Copy exactly the lines from the one containing "obj.matrix_parent_inverse = Matrix.Identity(4)" through the one containing "before = set(bpy.data.objects)", both included, and nothing else.

Data supplied:
━━━━━━━━━━

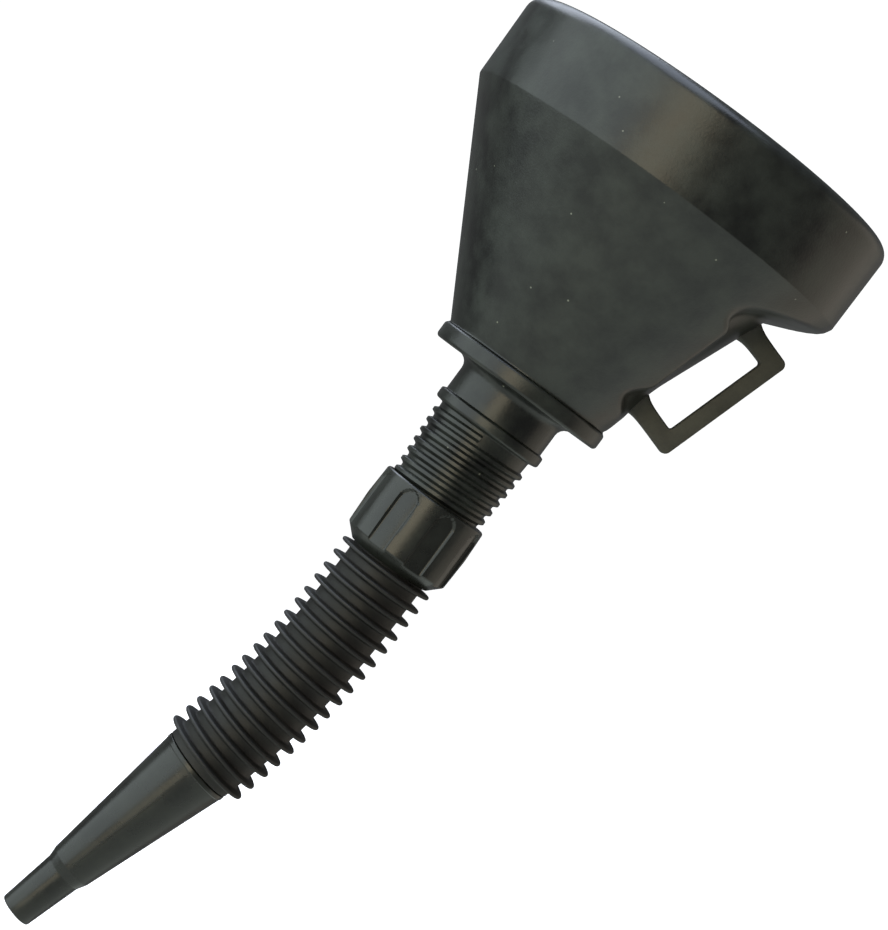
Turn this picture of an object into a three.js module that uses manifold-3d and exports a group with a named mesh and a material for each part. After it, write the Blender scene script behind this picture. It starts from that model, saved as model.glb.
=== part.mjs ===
// Funnel for oil and fuel: a wide bowl with a side handle and a threaded outlet, a strainer that lifts
// out, a coupling nut, and a bendable spout of bellows and nozzle.
// Millimetres, +Z up out of the mouth, origin on the bowl's axis at the underside of its collar.
// The handle is on +X, and the spout is bent towards -X in the XZ plane.
import * as THREE from "three";
import { mergeVertices } from "three/addons/utils/BufferGeometryUtils.js";
import Module from "manifold-3d";

const wasm = await Module();
wasm.setup();

// ---- Driving dimensions ----

const CLEARANCE = 0.3; // between pieces that seat on each other

// Bowl
const WALL = 2;
const MOUTH_RADIUS = 80; // outside of the band at the lip
const BAND_DRAFT = 0.5; // how much narrower the band is at its foot
const BAND_HEIGHT = 34.6; // crease to lip
const LIP_ROUND = 5.5; // the lip turns inwards on this radius
const LIP_FLAT = 3; // flat top of the lip, inwards of the round
const CONE_HEIGHT = 79.6; // collar to crease
const CONE_FOOT_RADIUS = 34.3;
const COLLAR_HEIGHT = 6.8;
const COLLAR_STANDOUT = 1.6; // collar's outside beyond the cone's foot
const COLLAR_ROUND = 1;
const FLOOR = 2.2; // floor thickness inside the collar

// Hand pocket pressed into the cone behind the handle. Points are [x, z] from the cone's foot.
const POCKET_START = 2; // height of its lower end
const POCKET_FOOT = [3.3, 19.7]; // where the flank's lean changes
const POCKET_FLANK_LEAN = 16; // degrees from the axis
const POCKET_FOOT_LEAN = 7;
const LEDGE_DROP = 2.2; // crease down to the ledge above the pocket, at the band
const LEDGE_RISE = 32.7; // degrees above level
const KNUCKLE_LEAN = 22.1; // the rounded back of the pocket is a steeper cone
const KNUCKLE_FOOT = [5.3, 21.8]; // a point on it
const KNUCKLE_BULGE = [3.1, 9]; // where its rounded foot starts

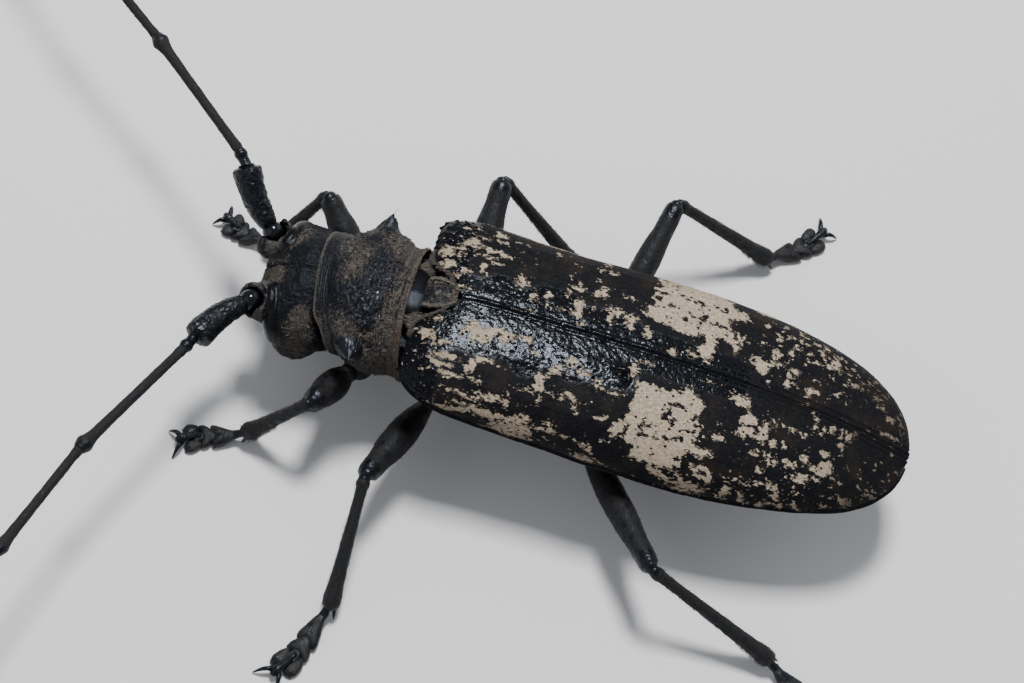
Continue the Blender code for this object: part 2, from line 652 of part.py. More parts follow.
def below_floor(middle):
    """A block under the floor, which cuts the soles flat."""
    corners = [(u * FOOT_LENGTH * 2, v * FOOT_LENGTH * 2) for u, v in ((1, 1), (-1, 1), (-1, -1), (1, -1))]
    return solid("floor", [
        [(middle.x + u, middle.y + v, height) for u, v in corners] for height in (-1.0, 0.0)
    ])


def feeler_joints(side, turns, heights):
    """The joints of a feeler from its socket outward."""
    joint = side_point(side, SOCKET)
    joints = [joint]
    for length, turn, height in zip(SEGMENT_LENGTHS, turns, heights):
        rise = height - joint.z
        level = math.sqrt(length * length - rise * rise)
        angle = math.radians(turn)
        joint = joint + Vector((side * level * math.cos(angle), -level * math.sin(angle), rise))
        joints.append(joint)
    return joints


def build_feeler(name, side, turns, heights):
    """Scape, small second segment and the knobbed segments of one feeler."""
    joints = feeler_joints(side, turns, heights)
    ahead = (joints[1] - joints[0]).normalized()
    stop = joints[1] - ahead * SCAPE_STOP
    centres = []
    for share, _ in SCAPE_RADII:
        centres.append(joints[0].lerp(stop, share) + scape_bow(side, ahead) * math.sin(math.pi * share))
    scape = tube(f"{name}_01", centres, [r for _, r in SCAPE_RADII])
    ahead = (joints[2] - joints[1]).normalized()
    knob = KNOB_RADII[1]
    small = limb("pedicel", joints[1] - ahead * knob, joints[2] - ahead * feeler_gap(2), (
        (0.0, SHAFT_RADII[1]), (PEDICEL_SHARES[0], SHAFT_RADII[1]), (PEDICEL_SHARES[1], knob),
        (1.0, knob * KNOB_END),
    ), sides=8)
    condyle = ball("condyle", joints[0], (CONDYLE_RADIUS,) * 3)
    finish(combine(scape, [condyle, small], "UNION"), "cuticle", joints[0])
    for k in range(2, len(SEGMENT_LENGTHS)):
        made = feeler_segment(name, joints, k)
        finish(made, "feeler", joints[k])


def scape_bow(side, ahead):
    """How far the scape bends forward and inward at its middle."""
    return Vector((side * ahead.y, -side * ahead.x, 0)).normalized() * SCAPE_BOW


def feeler_segment(name, joints, k):
    """One knobbed segment of a feeler, set back from its joints to keep the gaps."""
    shaft, knob = SHAFT_RADII[k], KNOB_RADII[k]
    ahead = (joints[k + 1] - joints[k]).normalized()
    start, stop = joints[k], joints[k + 1]
    start = start + ahead * feeler_gap(k)
    if k < len(SEGMENT_LENGTHS) - 1:
        stop = stop - ahead * feeler_gap(k + 1)
    flare = 1 - KNOB_SHARE / SEGMENT_LENGTHS[k]
    stations = (
        (0.0, shaft), (flare / 2, shaft), (flare, shaft * SHAFT_FLARE), (0.5 + flare / 2, knob),
        (1.0, knob * KNOB_END),
    )
    return limb(f"{name}_{k + 1:02d}", start, stop, stations, sides=8 if k < SLIM_FROM else 6)


def feeler_gap(k):
    """How far segments stop short of the joint before segment k."""
    return (END_ROUND * (KNOB_RADII[k - 1] * KNOB_END + SHAFT_RADII[k]) + GAP) / 2


def centre_on_floor():
    """Moves the whole beetle so that the middle of its box is over the origin."""
    corners = [
        made.matrix_world @ vertex.co
        for made in bpy.data.objects if made.type == "MESH" for vertex in made.data.vertices
    ]
    low = [min(c[i] for c in corners) for i in range(3)]
    high = [max(c[i] for c in corners) for i in range(3)]
    bpy.data.objects["beetle"].location = (
        -(low[0] + high[0]) / 2, -(low[1] + high[1]) / 2, -low[2],
    )


def main():
    """Builds every part of the beetle."""
    for old in list(bpy.data.objects):
        bpy.data.objects.remove(old)
    whole = bpy.data.objects.new("beetle", None)
    bpy.context.scene.collection.objects.link(whole)
    build_head()
    build_pronotum()
    build_scutellum()
    build_trunk()
    build_elytra()
    for leg in LEGS:
        build_leg(*leg)
    for feeler in FEELERS:
        build_feeler(*feeler)
    bpy.context.view_layer.update()
    centre_on_floor()


main()
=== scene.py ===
"""Dresses the longhorn beetle's solids: fine skins, marks, hair, light and camera.

Shapes are worked out in millimetres in the beetle's own frame: +X is its left, +Y runs to
its tail, +Z is up, the floor is at height 0 and the scutellum's tip is near (0, 0).
"""

import math

import bmesh
import bpy
import numpy as np
from mathutils import Matrix, Vector


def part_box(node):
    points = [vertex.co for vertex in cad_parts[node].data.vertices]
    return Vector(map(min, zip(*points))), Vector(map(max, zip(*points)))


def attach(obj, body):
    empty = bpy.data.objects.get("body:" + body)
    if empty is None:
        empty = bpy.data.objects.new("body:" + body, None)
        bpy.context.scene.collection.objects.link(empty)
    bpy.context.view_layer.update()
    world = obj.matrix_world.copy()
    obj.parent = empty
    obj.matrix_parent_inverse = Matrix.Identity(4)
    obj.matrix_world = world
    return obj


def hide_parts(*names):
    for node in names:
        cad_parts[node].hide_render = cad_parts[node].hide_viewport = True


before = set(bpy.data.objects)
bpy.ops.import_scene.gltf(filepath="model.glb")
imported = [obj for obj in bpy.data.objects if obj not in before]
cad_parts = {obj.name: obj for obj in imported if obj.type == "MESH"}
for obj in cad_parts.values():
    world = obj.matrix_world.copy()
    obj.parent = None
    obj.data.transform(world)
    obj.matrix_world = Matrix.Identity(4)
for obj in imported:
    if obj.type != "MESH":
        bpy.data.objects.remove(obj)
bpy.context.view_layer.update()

MM = 0.001
SIDES = (("left", 1), ("right", -1))
NOISE_SHIFT = 100.5  # keeps the places of the noise above 0

# Wing cases; outlines are (place along the body, value) stations here and below
ELYTRA_ROOT, ELYTRA_LENGTH, ELYTRA_POWER, SUTURE_HALF = -1.1, 35.4, 2.45, 0.06
ELYTRA_COLS, ELYTRA_ROWS, ELYTRA_TIP_ROWS = 150, 350, 14
ELYTRA_INSIDE, INSIDE_STEP = 0.34, 7
LIPS = ((4, 4), (3, 4))  # rows and columns that lips add before and after a case's sheet
HALF_WIDTH = (
    (-1.1, 6.05), (-0.8, 6.65), (-0.2, 7.05), (0.8, 7.4), (2.5, 7.65), (9.0, 7.65), (14.0, 7.85),
    (19.0, 7.85), (24.0, 7.5), (28.0, 6.8), (31.0, 5.9), (33.2, 4.65), (34.6, 3.1), (35.2, 1.8),
    (35.4, 1.0),
)
CREST = (
    (-1.1, 12.0), (-0.6, 12.4), (0.4, 12.75), (2.0, 13.0), (5.0, 13.1), (10.0, 13.1), (15.0, 13.0),
    (20.5, 12.65), (24.5, 12.15), (28.4, 11.4), (32.5, 10.1), (35.4, 8.9),
)
EDGE = (
    (-1.1, 11.0), (0.0, 10.5), (2.0, 9.9), (5.0, 9.3), (9.0, 8.9), (14.0, 8.65), (20.0, 8.5),
    (26.0, 8.55), (35.4, 8.35),
)
ROOT_HOLLOW, ROOT_FADE, ROOT_SHOULDER = 1.9, 4.0, 2.8
SCUTELLUM_HALF = ((-1.0, 1.15), (-0.4, 1.25), (0.4, 1.1), (0.9, 0.8), (1.2, 0.5), (1.35, 0.2))
SCUTELLUM_TOP = ((-1.0, 12.35), (0.0, 12.75), (1.35, 12.95))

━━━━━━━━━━

Answer for this exercise:
    obj.matrix_parent_inverse = Matrix.Identity(4)
    obj.matrix_world = world
    return obj


def hide_parts(*names):
    for node in names:
        cad_parts[node].hide_render = cad_parts[node].hide_viewport = True


before = set(bpy.data.objects)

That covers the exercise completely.